Lincoln's "trouble" was the furor of favorable publicity stirred up by the New York press. On 28 February four New York papers printed the full text of the Cooper Union speech, and papers as far away as Chicago and Detroit quickly issued copies in pamphlet form. Readers throughout New England thrilled to Lincoln's arguments denouncing slavery and attacking Douglas and his doctrine of popular sovereignty. New Hampshire Republican leaders--delighted to have the new political star in their midst--demanded that Lincoln address meetings at Concord, Manchester, Dover, and Exeter, from which he writes Candee, asking to push back his already scheduled slate of appearances in Connecticut. He hadn't intended on speaking much in New Hampshire, apart from impromptu remarks at Robert's school. In fact, the paternal visit was really a cover for getting to meet Republican leaders in New England in the hopes of offering himself as a moderate presidential alternative to abolitionist William H. Seward. He had already won over Seward's New York opponents on the night of 27 February in New York. And he made an equally powerful impression in New Hampshire and Connecticut (he stayed out of Massachusetts in this trip, knowing it was solid Seward country).

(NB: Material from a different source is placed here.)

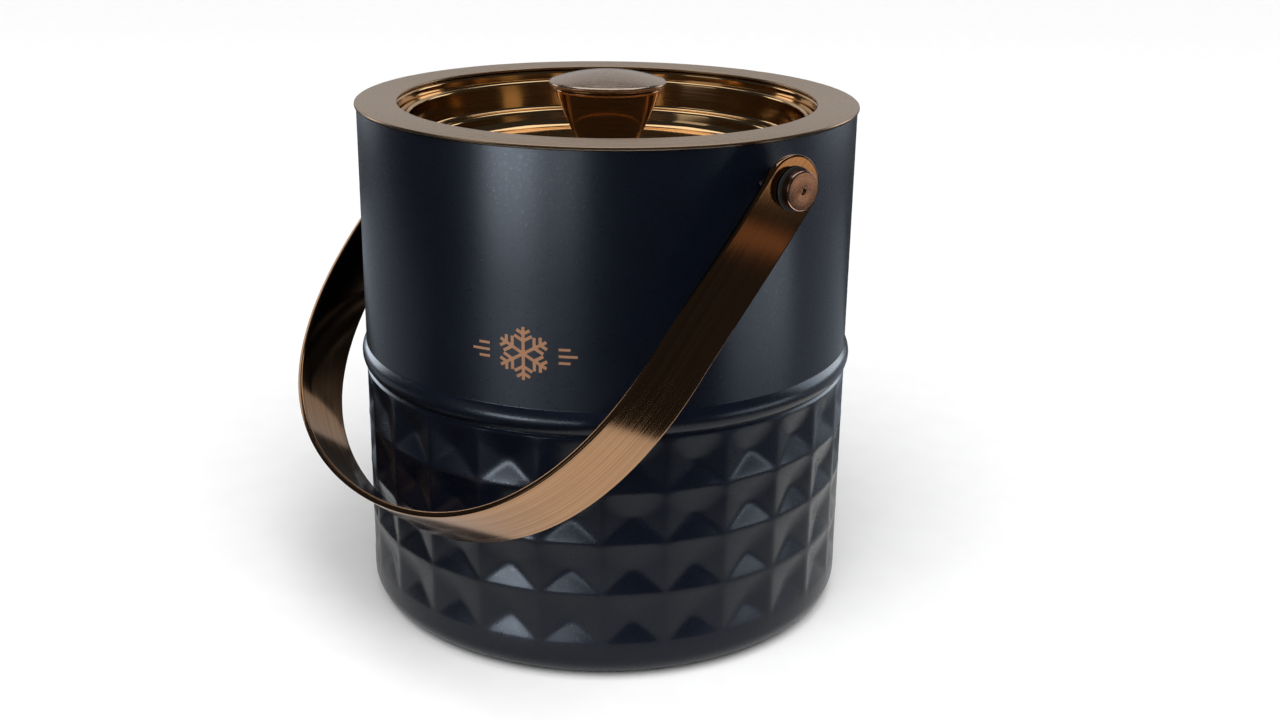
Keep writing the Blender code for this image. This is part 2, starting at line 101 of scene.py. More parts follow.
LID_DISC_RADIUS = 0.032
LID_DISC_RISE = 0.0008
LID_DISC_ROUND = 0.0006
PLUG_CORNER = 0.004
SEAL_EDGE = 0.0003
SEAL_INNER_EDGE = 0.0002
SCREW_HOLE = 0.0028

# Knob
CAP_EDGE = 0.202            # height of the cap's widest line
CAP_LIP = 0.0006            # from the dome's foot out to the widest line
CAP_SHOULDER = 0.0008       # from the widest line up to the dome's foot
CAP_UNDERCUT = 0.0016       # in to the cap's underside
CAP_STEPS = ((0.0, 0.0002, 0.0006), (0.0005, -0.0009, 0.0003), (0.0009, -0.0010, 0.0001))
STEM_LIP = 0.0008
STEM_LIP_ROUND = 0.0007
STEM_FOLD = 0.0004
STEM_WAIST_RADIUS = 0.0104
STEM_WAIST_RISE = 0.0030
STEM_WAIST_ROUND = 0.0022
STEM_FOOT_RADIUS = 0.0118
STEM_FOOT_EDGE = 0.0012
SPIGOT_RADIUS = 0.008
SPIGOT_LENGTH = 0.0035
SPIGOT_GAP = 0.0003
SPIGOT_END_GAP = 0.0005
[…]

These new engagements compelled Lincoln to come up with some new material. "The difficulty," Lincoln told his wife, "was to make nine [new speeches] before reading audiences who had already seen all my ideas in print" (Basler, 3:555). He managed some effective new thrusts: What will satisfy the angry Southerners? he asked a crowd at Manchester: "This, and this only; cease to call slavery wrong, and join with them in calling it right." Yet Lincoln deflected the charge of radicalism by pointing out that he and other Republicans only wanted to uphold the tradition of the Founders, who had banned the expansion of slavery into the Northwest Territories. He distanced his party from John Brown's violence. It was the Democrats, he claimed, who were pushing for radical expansion of slavery into the Territories, and for tearing up the Missouri Compromise. The Democrats were for violent change; the Republicans wanted a return to the status quo.

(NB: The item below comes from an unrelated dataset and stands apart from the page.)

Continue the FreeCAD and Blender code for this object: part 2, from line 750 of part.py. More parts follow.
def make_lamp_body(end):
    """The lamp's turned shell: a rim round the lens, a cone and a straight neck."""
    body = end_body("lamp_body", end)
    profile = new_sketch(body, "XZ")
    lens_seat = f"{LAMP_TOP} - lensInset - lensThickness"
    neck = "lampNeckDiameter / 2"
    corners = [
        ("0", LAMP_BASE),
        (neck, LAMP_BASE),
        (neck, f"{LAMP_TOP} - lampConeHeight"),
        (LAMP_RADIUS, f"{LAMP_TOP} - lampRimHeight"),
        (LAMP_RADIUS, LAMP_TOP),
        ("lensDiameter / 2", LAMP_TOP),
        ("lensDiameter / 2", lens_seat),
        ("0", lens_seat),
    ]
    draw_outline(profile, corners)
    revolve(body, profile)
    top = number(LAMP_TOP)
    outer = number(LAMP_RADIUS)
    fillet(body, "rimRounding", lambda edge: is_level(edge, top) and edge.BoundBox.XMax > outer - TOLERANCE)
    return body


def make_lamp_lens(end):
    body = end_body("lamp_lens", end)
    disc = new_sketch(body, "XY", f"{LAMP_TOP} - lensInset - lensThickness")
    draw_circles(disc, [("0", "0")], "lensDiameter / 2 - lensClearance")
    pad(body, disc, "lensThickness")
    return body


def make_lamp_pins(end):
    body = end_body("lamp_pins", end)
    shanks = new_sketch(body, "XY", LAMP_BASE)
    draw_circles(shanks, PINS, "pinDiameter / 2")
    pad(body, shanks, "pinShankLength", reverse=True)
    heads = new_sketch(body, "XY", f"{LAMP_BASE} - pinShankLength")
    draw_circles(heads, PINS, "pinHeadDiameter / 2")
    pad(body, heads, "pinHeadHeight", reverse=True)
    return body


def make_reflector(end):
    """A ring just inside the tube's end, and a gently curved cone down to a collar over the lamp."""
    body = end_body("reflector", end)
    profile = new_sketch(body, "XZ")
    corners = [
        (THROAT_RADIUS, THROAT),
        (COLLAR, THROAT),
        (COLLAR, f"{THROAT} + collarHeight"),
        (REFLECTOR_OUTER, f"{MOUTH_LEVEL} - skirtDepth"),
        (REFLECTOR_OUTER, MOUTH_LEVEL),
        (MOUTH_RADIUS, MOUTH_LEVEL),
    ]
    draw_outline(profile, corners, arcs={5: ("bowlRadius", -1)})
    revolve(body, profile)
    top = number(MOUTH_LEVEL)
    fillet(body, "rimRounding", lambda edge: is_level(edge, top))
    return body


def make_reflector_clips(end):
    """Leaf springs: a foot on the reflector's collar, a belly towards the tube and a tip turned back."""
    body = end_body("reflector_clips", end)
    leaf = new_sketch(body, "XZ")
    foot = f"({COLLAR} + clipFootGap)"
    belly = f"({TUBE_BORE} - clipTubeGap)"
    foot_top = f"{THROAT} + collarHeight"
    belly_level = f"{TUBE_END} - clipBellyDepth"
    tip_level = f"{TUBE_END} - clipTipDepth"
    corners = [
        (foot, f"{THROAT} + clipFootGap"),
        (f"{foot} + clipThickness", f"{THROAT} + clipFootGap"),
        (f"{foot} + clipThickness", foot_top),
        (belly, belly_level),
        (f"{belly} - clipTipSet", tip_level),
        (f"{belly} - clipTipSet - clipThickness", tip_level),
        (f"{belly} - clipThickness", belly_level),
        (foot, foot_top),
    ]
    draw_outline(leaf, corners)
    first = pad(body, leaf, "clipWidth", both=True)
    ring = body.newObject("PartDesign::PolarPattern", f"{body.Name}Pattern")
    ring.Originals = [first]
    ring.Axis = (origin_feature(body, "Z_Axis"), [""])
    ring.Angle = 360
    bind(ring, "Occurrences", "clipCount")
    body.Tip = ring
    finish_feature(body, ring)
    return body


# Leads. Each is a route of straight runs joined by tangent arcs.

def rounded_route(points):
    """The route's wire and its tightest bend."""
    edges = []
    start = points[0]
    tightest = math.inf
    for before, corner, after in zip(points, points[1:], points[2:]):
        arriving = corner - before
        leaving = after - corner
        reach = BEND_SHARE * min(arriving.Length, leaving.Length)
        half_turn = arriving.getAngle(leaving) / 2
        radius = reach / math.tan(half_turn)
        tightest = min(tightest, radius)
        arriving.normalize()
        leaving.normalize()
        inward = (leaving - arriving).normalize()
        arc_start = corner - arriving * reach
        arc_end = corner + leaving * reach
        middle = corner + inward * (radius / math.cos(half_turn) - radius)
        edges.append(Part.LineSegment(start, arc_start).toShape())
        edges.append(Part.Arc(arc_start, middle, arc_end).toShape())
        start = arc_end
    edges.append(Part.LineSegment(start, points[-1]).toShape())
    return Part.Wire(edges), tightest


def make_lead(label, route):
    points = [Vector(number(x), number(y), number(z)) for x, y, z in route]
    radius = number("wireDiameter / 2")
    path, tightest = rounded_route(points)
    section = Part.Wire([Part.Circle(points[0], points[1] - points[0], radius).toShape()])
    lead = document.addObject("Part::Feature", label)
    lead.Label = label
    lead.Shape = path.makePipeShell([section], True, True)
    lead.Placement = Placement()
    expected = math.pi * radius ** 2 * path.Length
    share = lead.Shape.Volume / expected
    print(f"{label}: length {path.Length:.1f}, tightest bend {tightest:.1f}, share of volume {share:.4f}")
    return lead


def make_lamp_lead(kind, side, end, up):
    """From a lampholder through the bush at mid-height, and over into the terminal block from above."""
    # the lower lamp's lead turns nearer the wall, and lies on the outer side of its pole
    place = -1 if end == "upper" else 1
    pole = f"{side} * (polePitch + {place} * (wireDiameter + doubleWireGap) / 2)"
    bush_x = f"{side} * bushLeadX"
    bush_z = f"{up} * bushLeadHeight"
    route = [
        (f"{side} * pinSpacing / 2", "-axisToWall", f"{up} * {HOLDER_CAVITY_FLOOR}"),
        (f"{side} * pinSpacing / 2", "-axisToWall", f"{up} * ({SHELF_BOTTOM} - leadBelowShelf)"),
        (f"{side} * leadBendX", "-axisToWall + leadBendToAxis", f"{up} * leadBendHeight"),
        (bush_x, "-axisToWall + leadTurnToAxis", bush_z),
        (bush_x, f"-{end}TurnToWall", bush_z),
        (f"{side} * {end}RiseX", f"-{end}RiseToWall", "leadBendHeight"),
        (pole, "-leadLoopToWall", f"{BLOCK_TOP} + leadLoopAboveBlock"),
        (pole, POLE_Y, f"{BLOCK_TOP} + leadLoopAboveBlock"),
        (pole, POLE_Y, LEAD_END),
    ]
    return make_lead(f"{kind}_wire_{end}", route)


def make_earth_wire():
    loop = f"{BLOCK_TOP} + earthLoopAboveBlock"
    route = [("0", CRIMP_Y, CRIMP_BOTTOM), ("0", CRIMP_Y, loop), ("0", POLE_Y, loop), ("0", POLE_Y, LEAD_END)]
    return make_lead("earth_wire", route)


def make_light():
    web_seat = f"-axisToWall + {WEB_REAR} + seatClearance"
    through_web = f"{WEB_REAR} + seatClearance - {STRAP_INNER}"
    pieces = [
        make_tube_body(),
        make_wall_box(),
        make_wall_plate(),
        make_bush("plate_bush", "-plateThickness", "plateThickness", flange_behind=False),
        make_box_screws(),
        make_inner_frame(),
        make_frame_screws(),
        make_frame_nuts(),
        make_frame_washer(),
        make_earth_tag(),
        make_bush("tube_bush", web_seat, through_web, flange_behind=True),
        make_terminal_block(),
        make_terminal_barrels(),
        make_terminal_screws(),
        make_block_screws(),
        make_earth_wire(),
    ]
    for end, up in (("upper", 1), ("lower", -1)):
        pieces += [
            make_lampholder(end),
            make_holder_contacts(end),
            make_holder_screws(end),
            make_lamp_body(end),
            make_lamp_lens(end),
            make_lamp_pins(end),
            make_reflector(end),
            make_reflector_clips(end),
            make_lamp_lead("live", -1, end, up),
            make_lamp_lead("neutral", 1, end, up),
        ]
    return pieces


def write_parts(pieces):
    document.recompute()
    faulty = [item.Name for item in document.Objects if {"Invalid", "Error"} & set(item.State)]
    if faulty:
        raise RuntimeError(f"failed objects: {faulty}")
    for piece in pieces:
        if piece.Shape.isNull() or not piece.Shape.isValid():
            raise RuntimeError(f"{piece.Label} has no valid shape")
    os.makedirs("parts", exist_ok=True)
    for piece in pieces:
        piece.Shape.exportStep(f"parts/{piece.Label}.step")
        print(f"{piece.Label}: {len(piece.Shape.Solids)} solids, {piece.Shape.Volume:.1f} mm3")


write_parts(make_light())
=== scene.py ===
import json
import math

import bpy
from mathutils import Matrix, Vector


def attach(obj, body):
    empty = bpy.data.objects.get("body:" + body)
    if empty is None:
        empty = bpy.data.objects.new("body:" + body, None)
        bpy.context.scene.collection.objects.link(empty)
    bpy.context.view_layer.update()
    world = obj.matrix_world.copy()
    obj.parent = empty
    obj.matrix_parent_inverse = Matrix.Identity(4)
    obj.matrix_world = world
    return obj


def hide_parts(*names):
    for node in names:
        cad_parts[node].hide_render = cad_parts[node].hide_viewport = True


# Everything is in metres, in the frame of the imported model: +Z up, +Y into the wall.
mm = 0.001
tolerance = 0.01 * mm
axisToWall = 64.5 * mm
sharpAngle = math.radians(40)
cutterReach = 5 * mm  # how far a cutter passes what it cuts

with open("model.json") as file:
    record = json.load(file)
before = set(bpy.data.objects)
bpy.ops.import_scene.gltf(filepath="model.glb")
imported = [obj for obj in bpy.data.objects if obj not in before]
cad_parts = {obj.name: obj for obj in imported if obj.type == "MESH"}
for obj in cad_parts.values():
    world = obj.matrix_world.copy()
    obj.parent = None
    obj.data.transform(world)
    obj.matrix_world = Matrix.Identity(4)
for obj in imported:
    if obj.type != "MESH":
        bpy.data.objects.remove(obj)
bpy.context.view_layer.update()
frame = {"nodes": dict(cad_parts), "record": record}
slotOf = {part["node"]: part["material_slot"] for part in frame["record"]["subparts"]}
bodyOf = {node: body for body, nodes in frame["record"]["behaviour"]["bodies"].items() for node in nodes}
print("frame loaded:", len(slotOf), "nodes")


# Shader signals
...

He struck a powerful image in the Hartford speech he gave on 5 March: If he caught a rattle snake on the open prairie and killed it, he said, "everyone would applaud." But if he found the snake in a bed alongside children, attacking it would harm the innocent. "Thus, by meddling with him here, I would do more hurt than good" (Basler, 4:5). This skillful blend of moral denunciation of slavery but moderate handling of Southerners proved very effective. The ungainly, somewhat rumpled Illinois lawyer had become a national figure--literally overnight after Cooper Union. He solidified that reputation over his exhausting regimen of more than ten speeches in seven days. He had to turn down still more offers that flooded in from New York and Pennsylvania. Exhausted before he was halfway through this tour, he told his wife on 4 March: "If I had forseen...this toil...I think I would not have come east at all" (Basler, 6:555). But he relished it. Back home in Illinois in April he confessed that the prospect of running for President--and winning--was palpable: "I will be entirely frank," he told Lyman Trumbull. "The taste is in my mouth a little" (Basler, 4:45). Published in Basler, 10:48-49.